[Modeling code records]
----

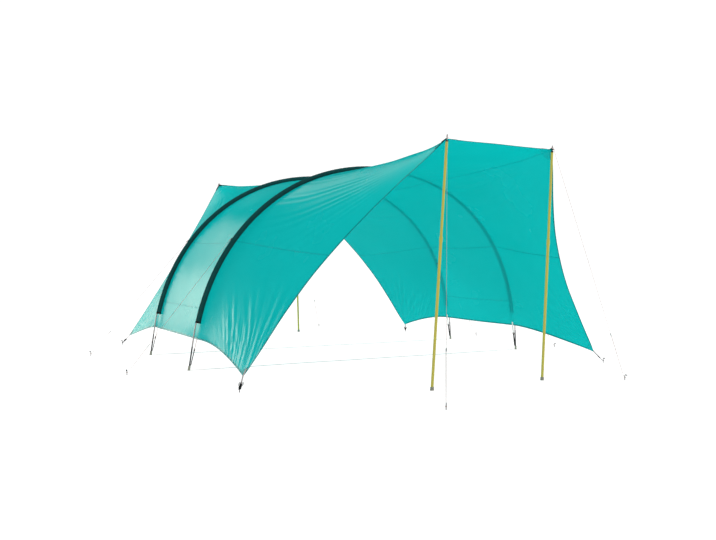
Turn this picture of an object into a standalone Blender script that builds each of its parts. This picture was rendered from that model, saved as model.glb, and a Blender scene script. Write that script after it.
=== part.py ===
"""Tarp tent: a short tunnel on two pole arches, with a porch wing pulled out at each end.

X runs along the tunnel towards the front porch, Y across it, Z up. The origin is on the
ground, midway between the outermost pegs. The left side is -Y. The left and right sides are
alike, and so are the two ends, apart from the pegs' places and from the arches, which both
lean a little towards the front.

The canopy is one sewn cloth. Between the arches it sags a little towards the inside.
Outside each arch it is stretched to two upright poles and to two corners near the ground.
Every cloth panel is a closed solid, a sheet with the thickness CLOTH.
"""
import math

import bmesh
import bpy
import numpy as np

# Uprights: where each stands, and where its spike meets the canopy
POLE_HEIGHT = 2.40
POLE_TOP = (3.041, 0.671)
POLE_FOOT = (2.905, 0.709)
POLE_RADIUS = 0.014
POLE_UPPER_RADIUS = 0.0125
POLE_JOINT_HEIGHT = 1.45
SPIKE_RADIUS = 0.004
SPIKE_RISE = 0.042
TOP_EYE_RISE = 0.022

# Arches: a superellipse standing on straight legs. Each crest is further to the front than
# its feet, by the lean for each metre of height.
ARCH_X = 0.755
ARCH_SHIFT = -0.123
ARCH_LEAN = 0.062
ARCH_HALF_WIDTH = 2.341
ARCH_RISE = 2.376
ARCH_POWER = 2.11
LEG_HEIGHT = 0.35
ARCH_POLE_RADIUS = 0.008

# Cloth: seams are placed by their distance along the arch, from its foot
CLOTH = 0.003
SLEEVE_START = 0.53
WALL_SEAM = 1.55
ROOF_SEAM = 3.00
ROOF_SAG = 0.05
HEM_SAG = 0.013
SLEEVE_HALF_WIDTH = 0.027
SLEEVE_DEPTH = 0.038
STRIP = 0.028

# Wings: the corners near the ground, and how far the edges are cut away from straight
CORNER = (2.102, 2.321, 0.135)
CORNER_PEG = (2.194, 2.394)
SIDE_EDGE_CUT = (-0.266, -0.040, 0.0)
SIDE_EDGE_POWER = 1.43
SIDE_HEM_CUT = (-0.117, -0.046, 0.055)
FRONT_EDGE_SAG = 0.003
EDGE_SEAM_SHARE = 0.51
CROSS_PULL = 0.12

# Lines, pegs and webbing
GUY_PEGS = {
    "front_left": (3.75, -1.17),
    "front_right": (3.30, 1.51),
    "rear_left": (-3.75, -1.17),
    "rear_right": (-3.55, 1.43),
}
SIDE_PEGS = {"front": (0.68, 3.05), "rear": (-1.10, 3.05)}
SIDE_LINE_HEIGHT = 1.45
LINE_RADIUS = 0.0025
PEG_RADIUS = 0.004
PEG_HEIGHT = 0.060
PEG_EYE_HEIGHT = 0.030
HOOK_WAY = (0.8, 0.6)
WEBBING_WIDTH = 0.025
WEBBING = 0.002

# Gap between pieces that touch
GAP = 0.0003

# Mesh steps
LOWER_WALL_STEPS = 5
UPPER_WALL_STEPS = 7
ROOF_STEPS = 6
WING_STEPS = 8
BAY_STEPS = 6
PEG_SIDES = 8
CURVE_SAMPLES = 4001
LEG_SAMPLES = 200

ENDS = {"front": 1, "rear": -1}
SIDES = {"left": -1, "right": 1}

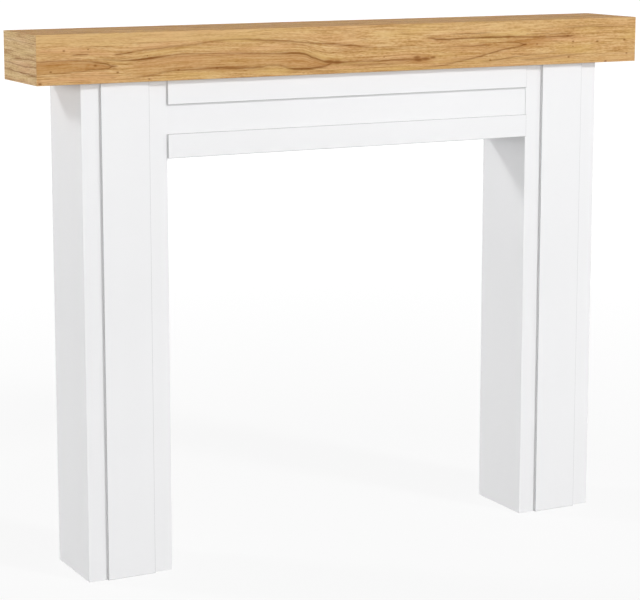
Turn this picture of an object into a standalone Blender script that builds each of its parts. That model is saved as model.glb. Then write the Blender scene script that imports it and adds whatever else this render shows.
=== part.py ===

----

**THE REQUEST**
Repeat the lines from the first one in the records through the line containing "lean a little towards the front.", exactly as written, and nothing else.

**FINAL RESULT**
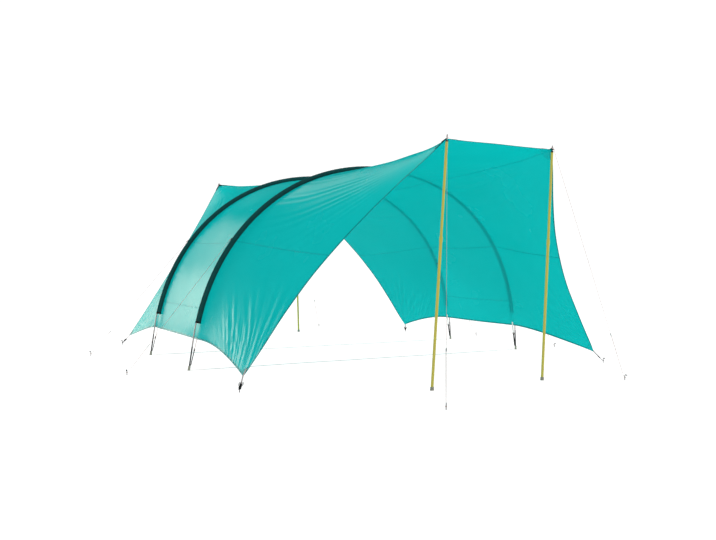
Turn this picture of an object into a standalone Blender script that builds each of its parts. This picture was rendered from that model, saved as model.glb, and a Blender scene script. Write that script after it.
=== part.py ===
"""Tarp tent: a short tunnel on two pole arches, with a porch wing pulled out at each end.

X runs along the tunnel towards the front porch, Y across it, Z up. The origin is on the
ground, midway between the outermost pegs. The left side is -Y. The left and right sides are
alike, and so are the two ends, apart from the pegs' places and from the arches, which both
lean a little towards the front.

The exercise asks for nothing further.